## BEGIN Available data

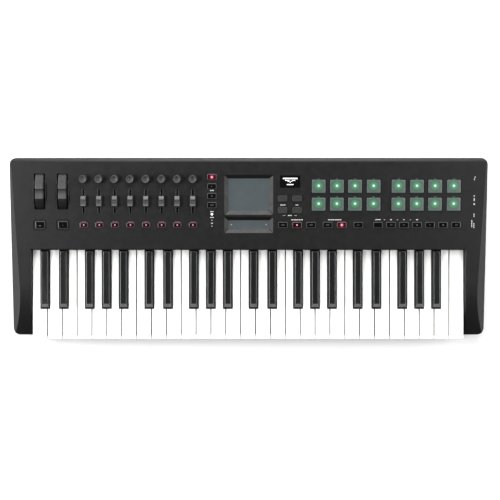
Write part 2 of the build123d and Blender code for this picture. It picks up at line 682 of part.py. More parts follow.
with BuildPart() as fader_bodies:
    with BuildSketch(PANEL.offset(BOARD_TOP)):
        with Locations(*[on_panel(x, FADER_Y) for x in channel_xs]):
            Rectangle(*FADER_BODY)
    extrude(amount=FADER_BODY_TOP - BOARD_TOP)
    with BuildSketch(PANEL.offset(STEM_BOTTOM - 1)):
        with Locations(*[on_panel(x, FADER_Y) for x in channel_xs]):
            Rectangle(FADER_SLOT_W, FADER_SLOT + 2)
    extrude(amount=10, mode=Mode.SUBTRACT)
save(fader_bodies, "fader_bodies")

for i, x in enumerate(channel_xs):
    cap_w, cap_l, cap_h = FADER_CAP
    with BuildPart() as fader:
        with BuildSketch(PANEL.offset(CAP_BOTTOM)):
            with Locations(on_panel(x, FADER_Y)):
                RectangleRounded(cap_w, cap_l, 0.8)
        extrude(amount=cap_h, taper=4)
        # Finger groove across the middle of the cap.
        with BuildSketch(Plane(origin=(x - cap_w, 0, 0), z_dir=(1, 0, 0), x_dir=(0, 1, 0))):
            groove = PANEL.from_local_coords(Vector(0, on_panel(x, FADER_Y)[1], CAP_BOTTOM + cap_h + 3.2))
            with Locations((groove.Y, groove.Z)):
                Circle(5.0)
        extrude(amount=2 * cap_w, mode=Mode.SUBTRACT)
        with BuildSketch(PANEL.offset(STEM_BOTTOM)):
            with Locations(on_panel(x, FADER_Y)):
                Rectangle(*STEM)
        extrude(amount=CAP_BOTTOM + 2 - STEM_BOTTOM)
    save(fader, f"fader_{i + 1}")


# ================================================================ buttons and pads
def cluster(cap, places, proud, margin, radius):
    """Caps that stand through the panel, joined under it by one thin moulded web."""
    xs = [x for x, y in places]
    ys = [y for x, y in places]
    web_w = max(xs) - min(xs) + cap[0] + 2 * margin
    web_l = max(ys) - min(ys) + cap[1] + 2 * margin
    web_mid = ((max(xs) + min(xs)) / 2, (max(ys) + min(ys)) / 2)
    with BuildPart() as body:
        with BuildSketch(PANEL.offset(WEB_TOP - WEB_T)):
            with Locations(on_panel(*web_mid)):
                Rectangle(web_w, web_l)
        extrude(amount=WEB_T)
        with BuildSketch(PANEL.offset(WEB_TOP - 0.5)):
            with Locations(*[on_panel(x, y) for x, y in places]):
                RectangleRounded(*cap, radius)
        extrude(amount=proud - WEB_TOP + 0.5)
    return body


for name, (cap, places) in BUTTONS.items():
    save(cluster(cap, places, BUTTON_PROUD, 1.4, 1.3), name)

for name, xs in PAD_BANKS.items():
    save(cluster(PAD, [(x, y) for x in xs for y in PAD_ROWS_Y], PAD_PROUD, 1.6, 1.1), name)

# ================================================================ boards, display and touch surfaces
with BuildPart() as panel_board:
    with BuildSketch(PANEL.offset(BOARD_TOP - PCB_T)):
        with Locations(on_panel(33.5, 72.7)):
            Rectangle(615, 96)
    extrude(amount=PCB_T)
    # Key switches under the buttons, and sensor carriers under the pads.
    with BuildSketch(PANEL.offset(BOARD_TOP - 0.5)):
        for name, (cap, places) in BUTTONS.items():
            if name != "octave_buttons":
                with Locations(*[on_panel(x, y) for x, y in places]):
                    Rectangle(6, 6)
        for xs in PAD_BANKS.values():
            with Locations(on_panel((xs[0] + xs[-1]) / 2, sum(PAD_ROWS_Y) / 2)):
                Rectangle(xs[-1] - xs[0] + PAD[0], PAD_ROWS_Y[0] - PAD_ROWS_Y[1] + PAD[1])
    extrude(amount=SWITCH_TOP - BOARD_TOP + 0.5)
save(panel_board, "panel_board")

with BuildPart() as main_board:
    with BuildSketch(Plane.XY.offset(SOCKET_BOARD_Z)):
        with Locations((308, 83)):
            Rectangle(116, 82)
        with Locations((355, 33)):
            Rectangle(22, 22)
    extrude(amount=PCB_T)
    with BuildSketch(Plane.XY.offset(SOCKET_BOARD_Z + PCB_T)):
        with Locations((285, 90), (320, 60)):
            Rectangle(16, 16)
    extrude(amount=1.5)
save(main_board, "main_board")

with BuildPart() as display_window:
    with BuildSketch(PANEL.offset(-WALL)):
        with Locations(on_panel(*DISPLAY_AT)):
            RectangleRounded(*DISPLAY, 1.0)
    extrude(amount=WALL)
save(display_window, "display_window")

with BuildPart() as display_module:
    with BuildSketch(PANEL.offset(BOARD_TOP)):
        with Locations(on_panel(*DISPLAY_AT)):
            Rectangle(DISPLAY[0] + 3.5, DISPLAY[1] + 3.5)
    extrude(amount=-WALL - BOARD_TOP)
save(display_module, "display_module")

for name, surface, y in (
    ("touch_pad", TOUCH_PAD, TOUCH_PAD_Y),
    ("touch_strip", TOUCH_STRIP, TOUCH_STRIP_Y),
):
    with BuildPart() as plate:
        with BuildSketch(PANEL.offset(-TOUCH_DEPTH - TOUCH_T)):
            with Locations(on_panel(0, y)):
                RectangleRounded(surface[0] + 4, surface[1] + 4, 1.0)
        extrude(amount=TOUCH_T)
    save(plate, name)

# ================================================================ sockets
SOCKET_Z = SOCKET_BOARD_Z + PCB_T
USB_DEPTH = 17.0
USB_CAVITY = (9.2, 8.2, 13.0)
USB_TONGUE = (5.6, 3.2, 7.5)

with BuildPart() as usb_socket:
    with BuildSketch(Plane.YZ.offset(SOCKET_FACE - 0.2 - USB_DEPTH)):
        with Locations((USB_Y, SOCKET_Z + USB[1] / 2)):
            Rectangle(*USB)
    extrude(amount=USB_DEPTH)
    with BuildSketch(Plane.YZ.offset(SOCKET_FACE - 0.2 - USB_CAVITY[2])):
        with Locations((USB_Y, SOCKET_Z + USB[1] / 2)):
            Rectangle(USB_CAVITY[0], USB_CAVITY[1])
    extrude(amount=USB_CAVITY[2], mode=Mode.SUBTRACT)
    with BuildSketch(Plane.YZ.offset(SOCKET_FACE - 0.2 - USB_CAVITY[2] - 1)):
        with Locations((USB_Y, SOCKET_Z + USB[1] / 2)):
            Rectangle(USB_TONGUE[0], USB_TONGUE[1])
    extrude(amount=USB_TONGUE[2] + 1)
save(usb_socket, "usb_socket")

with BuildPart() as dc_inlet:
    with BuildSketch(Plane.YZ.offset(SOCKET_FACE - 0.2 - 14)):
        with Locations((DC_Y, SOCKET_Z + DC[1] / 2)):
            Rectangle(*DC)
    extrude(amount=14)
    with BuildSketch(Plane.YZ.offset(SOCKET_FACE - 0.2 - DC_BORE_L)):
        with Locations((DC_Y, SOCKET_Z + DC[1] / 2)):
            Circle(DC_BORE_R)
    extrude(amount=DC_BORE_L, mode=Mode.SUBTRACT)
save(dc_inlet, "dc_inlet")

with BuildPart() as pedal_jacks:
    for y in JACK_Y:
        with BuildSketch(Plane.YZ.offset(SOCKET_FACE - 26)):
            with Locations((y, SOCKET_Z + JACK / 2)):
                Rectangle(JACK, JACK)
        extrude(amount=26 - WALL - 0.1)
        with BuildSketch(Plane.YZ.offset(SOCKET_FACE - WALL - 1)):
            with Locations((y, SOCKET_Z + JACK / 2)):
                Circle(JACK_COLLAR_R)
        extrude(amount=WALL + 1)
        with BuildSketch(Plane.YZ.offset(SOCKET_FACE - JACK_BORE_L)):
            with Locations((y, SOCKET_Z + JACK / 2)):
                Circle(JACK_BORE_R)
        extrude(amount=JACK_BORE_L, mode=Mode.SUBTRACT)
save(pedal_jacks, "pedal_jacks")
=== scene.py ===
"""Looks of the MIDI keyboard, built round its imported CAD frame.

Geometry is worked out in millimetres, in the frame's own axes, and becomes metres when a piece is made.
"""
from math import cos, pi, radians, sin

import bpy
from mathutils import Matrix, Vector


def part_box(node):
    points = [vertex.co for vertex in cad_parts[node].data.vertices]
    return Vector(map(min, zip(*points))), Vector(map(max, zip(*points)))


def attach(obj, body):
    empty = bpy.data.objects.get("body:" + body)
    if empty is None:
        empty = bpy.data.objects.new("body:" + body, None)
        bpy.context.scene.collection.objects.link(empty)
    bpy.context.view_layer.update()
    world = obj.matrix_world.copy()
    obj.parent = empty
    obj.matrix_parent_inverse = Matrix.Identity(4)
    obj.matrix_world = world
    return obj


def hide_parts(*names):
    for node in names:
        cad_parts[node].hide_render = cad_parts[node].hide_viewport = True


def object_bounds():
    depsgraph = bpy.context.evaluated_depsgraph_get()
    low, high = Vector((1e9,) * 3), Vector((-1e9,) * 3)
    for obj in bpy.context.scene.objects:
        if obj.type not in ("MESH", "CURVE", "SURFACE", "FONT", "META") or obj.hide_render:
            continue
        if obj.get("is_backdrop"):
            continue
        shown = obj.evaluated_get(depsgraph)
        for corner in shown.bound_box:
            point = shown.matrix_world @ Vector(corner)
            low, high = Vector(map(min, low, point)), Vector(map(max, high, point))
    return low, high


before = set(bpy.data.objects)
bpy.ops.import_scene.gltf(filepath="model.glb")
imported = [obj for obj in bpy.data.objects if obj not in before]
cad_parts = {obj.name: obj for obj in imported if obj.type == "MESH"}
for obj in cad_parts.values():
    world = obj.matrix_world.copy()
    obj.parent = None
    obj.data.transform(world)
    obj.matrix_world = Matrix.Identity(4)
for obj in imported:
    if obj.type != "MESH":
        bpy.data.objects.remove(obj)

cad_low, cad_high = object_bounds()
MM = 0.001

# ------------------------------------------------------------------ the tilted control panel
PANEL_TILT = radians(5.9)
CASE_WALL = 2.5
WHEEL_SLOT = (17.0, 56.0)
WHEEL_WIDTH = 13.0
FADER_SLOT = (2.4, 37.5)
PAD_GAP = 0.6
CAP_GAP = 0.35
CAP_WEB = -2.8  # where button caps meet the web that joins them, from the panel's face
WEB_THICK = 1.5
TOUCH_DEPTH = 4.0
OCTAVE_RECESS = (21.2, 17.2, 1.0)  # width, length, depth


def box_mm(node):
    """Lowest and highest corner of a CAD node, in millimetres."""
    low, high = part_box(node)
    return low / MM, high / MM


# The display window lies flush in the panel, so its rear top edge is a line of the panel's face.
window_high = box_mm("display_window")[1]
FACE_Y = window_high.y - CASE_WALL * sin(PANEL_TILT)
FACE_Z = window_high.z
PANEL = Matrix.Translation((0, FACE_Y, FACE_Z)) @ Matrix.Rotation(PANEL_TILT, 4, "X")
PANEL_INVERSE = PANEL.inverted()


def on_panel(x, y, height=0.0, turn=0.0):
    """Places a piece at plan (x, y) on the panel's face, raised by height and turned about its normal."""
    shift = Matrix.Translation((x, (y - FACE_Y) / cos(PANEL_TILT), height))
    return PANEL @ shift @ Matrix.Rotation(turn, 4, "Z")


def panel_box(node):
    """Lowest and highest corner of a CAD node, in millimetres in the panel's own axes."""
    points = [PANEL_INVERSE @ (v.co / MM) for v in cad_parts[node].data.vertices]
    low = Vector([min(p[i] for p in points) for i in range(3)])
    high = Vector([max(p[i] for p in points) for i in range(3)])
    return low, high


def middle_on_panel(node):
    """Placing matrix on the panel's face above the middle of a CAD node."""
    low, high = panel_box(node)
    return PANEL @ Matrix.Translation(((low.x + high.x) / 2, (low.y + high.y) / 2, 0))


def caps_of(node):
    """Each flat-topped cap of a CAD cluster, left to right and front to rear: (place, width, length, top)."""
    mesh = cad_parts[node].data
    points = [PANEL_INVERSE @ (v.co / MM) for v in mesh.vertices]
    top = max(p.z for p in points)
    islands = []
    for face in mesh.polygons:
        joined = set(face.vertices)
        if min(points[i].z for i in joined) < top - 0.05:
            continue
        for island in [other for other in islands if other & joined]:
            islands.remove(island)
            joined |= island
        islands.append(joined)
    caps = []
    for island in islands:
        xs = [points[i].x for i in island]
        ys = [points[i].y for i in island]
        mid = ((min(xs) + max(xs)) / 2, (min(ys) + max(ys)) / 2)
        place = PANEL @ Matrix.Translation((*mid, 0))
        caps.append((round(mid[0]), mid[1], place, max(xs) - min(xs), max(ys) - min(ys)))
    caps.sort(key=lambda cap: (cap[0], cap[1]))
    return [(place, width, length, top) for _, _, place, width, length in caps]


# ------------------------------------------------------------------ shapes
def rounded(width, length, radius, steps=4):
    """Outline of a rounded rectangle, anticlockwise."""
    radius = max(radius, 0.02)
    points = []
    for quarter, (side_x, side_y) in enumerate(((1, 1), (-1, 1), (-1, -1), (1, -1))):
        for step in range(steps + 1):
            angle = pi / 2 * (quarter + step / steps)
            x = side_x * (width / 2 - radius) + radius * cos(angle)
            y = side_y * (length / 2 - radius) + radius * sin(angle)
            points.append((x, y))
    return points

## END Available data

**Task statement**
Transcribe each line of the data above, unaltered, from the one where "extrude(amount=26 - WALL - 0.1)" appears to the one where "depsgraph = bpy.context.evaluated_depsgraph_get()" appears, inclusive of both.

**Solved problem**
        extrude(amount=26 - WALL - 0.1)
        with BuildSketch(Plane.YZ.offset(SOCKET_FACE - WALL - 1)):
            with Locations((y, SOCKET_Z + JACK / 2)):
                Circle(JACK_COLLAR_R)
        extrude(amount=WALL + 1)
        with BuildSketch(Plane.YZ.offset(SOCKET_FACE - JACK_BORE_L)):
            with Locations((y, SOCKET_Z + JACK / 2)):
                Circle(JACK_BORE_R)
        extrude(amount=JACK_BORE_L, mode=Mode.SUBTRACT)
save(pedal_jacks, "pedal_jacks")
=== scene.py ===
"""Looks of the MIDI keyboard, built round its imported CAD frame.

Geometry is worked out in millimetres, in the frame's own axes, and becomes metres when a piece is made.
"""
from math import cos, pi, radians, sin

import bpy
from mathutils import Matrix, Vector


def part_box(node):
    points = [vertex.co for vertex in cad_parts[node].data.vertices]
    return Vector(map(min, zip(*points))), Vector(map(max, zip(*points)))


def attach(obj, body):
    empty = bpy.data.objects.get("body:" + body)
    if empty is None:
        empty = bpy.data.objects.new("body:" + body, None)
        bpy.context.scene.collection.objects.link(empty)
    bpy.context.view_layer.update()
    world = obj.matrix_world.copy()
    obj.parent = empty
    obj.matrix_parent_inverse = Matrix.Identity(4)
    obj.matrix_world = world
    return obj


def hide_parts(*names):
    for node in names:
        cad_parts[node].hide_render = cad_parts[node].hide_viewport = True


def object_bounds():
    depsgraph = bpy.context.evaluated_depsgraph_get()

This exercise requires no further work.